Thanks for sharing these tests, Tim. As I move more into large format, this is extremely helpful.
Mark
Tim,
What was your evaluation of the quality of the film? I’ve read and heard about issues with quality control of Foma films. Would be interested in your experience to date.
Thanks!
Rick
Rick, great question. I have read the same things and the way I look at it is this. I only do serious photography with my tested films (Tmax 100 and Tri-X) using the Zone system as a general rule. I ended up with 6 boxes (25 sheets per box) of the Fomapan 100 and thought I would test it and see what it produced. Since I didn’t want to go through the full film testing process with my developers I though Diafine was a good option. The film is thin as you might expect and the emulsion is sensitive and prone to scratches so you need to be extra careful with it. In the 4×5 tests that I have done so far (only with Diafine) the grain and acutance was very good.

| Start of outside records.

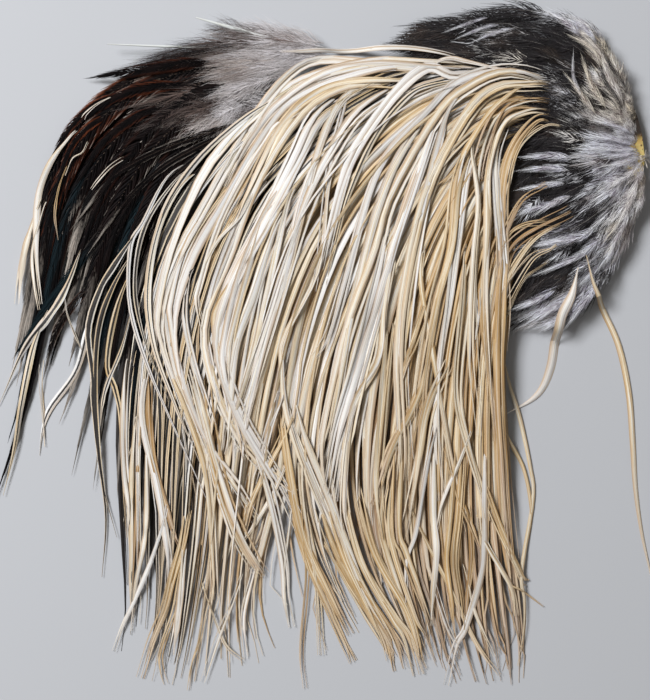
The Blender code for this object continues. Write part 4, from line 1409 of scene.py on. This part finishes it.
EDGE_BLADES = [
    # pale blades among the dark side feathers
    (1.7, 0.00, 0, 1, 0, [(80, 125), (66, 142), (50, 164), (39, 192), (36, 228), (37, 262), (42, 304)]),
    (1.5, 0.12, 0, 1, 0, [(44, 190), (34, 218), (25, 246), (20, 276), (18, 304)]),
    (0.8, 0.15, 0, 1, 0, [(48, 196), (40, 220), (32, 252), (34, 286), (38, 310)]),
    (1.8, 0.02, 0.6, 1, 0, [(84, 240), (73, 272), (61, 298), (46, 320), (31, 338), (17, 362), (-3, 406)]),
    (1.8, 0.10, 0.4, 1, 0, [(52, 300), (40, 328), (31, 355), (20, 408), (14, 447), (2, 496)]),
    (1.5, 0.00, 0.5, 1, 0, [(104, 270), (94, 306), (86, 335), (75, 372), (49, 408), (41, 431), (38, 456)]),
    (0.8, 0.05, 0.5, 1, 0, [(64, 290), (67, 313), (75, 335), (81, 350)]),
    (0.8, 0.05, 0, 1, 0, [(42, 360), (41, 390), (42, 416), (43, 447)]),
    (1.6, 0.12, 1, 1, 0, [(150, 216), (132, 240), (113, 268), (100, 290), (88, 330), (93, 378), (93, 408),
        (101, 480), (116, 538)]),
    (1.4, 0.30, 1, 1, 0, [(144, 236), (113, 287), (98, 332), (95, 393), (98, 450), (105, 518), (101, 578)]),
    (1.5, 0.30, 0.6, 1, 0, [(140, 252), (118, 304), (107, 362), (115, 390), (121, 424), (124, 500),
        (126, 540)]),
    (1.0, 0.02, 0.5, 1, 0, [(134, 300), (122, 347), (107, 384), (102, 405), (100, 426)]),
    (0.4, 0.05, 0, 1, 0, [(116, 96), (98, 104), (86, 113), (82, 118)]),
    (0.4, 0.05, 0, 1, 0, [(89, 139), (83, 152), (73, 159), (66, 176)]),
    (0.5, 0.00, 0, 1, 0, [(128, 158), (112, 168), (100, 180), (92, 190)]),
    (0.7, 0.45, 0.6, 1, 0, [(70, 160), (60, 186), (55, 214), (58, 240)]),
]

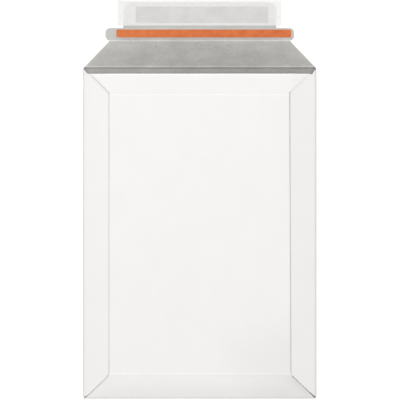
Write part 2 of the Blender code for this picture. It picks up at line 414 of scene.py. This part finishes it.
def addFoldedSheet():
    level = board["thickness"] / 2
    radius = board["sideFoldRadius"]
    backEdge = board["halfWidth"] - radius - level
    low = board["bottomFold"] + board["foldRadius"] + level
    first = low + board["endSpacing"] / 4
    bpy.ops.object.select_all(action="DESELECT")
    bpy.ops.mesh.primitive_grid_add(x_subdivisions=board["columns"], y_subdivisions=1, size=2)
    sheet = bpy.context.object
    sheet.name = "foldedBoard"
    beginEdit(sheet)
    bpy.ops.mesh.select_all(action="SELECT")
    bpy.ops.transform.resize(value=(backEdge, (first - low) / 2, 1))
    bpy.ops.transform.translate(value=(0, (low + first) / 2, level))

    selectOpenEdges(lambda place: place.y > first - tolerance)
    rows = backRows(low, level, backEdge)
    drawRows((first, level, backEdge), rows + flapRows(level, rows[-1]))

    selectOpenEdges(lambda place: place.y < low + tolerance)
    drawRows((low, level, backEdge), borderRows(low, level, backEdge) + frontRows())

    seamLevel = board["frontLevel"] + board["thickness"] + board["seamGap"]
    run = backEdge - board["frontHalfWidth"]
    slope = tangentSlope(run, seamLevel - level - radius, radius)
    for side in (-1, 1):
        drawSideFlap(side, low, level, backEdge, seamLevel, slope)
        drawGlueTab(side, slope)
    bpy.ops.mesh.select_all(action="SELECT")
    bpy.ops.mesh.flip_normals()    # the coated side of the back panel faces down
    endEdit()
    relaxSheet(sheet, slope)
    return sheet


# Where the mitred head and foot of a side flap are, at a distance from its inner edge
def mitreEnds(side, distance):
    bendStart, bendSlope = board["headBend"]
    share = distance / (board["halfWidth"] - board["frontHalfWidth"] - board["mitreInset"])
    head = board["flapHead"] + board["headSlope"][side] * distance
    footDrop = board["flapFootOuter"][side] - board["flapFoot"][side]
    foot = board["flapFoot"][side] + footDrop * share
    return head - bendSlope * max(0, distance - bendStart), foot + footGape(side, share)


# Painted shade on the pocket's long edges where the sheet turns under
def outerPaintedShade(place, side):
    fold = board["halfWidth"] - board["thickness"] / 2
    seen = softStep(abs(place.x), fold - sidePaintedShade["outerWidth"][side], fold)
    return seen * sidePaintedShade["outer"][side] * (place.y < board["flapHeadOuter"] + tolerance)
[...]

I haven’t shot enough in different scenes to know how it will perform from a tonal gradation perspective, but when I do I will post an update. From my perspective I would never use a film like Fomapan or other similar ones for my serious work because I am unsure of the stability of its production, quality control standards, and I don’t want to go through the rigors of testing the film with my developers, etc. For someone just starting out it can be an entry into b/w large format and keep the cost down. From what I have seen the negatives look good and would definitely be printable either in the darkroom or via scanning/inkjet.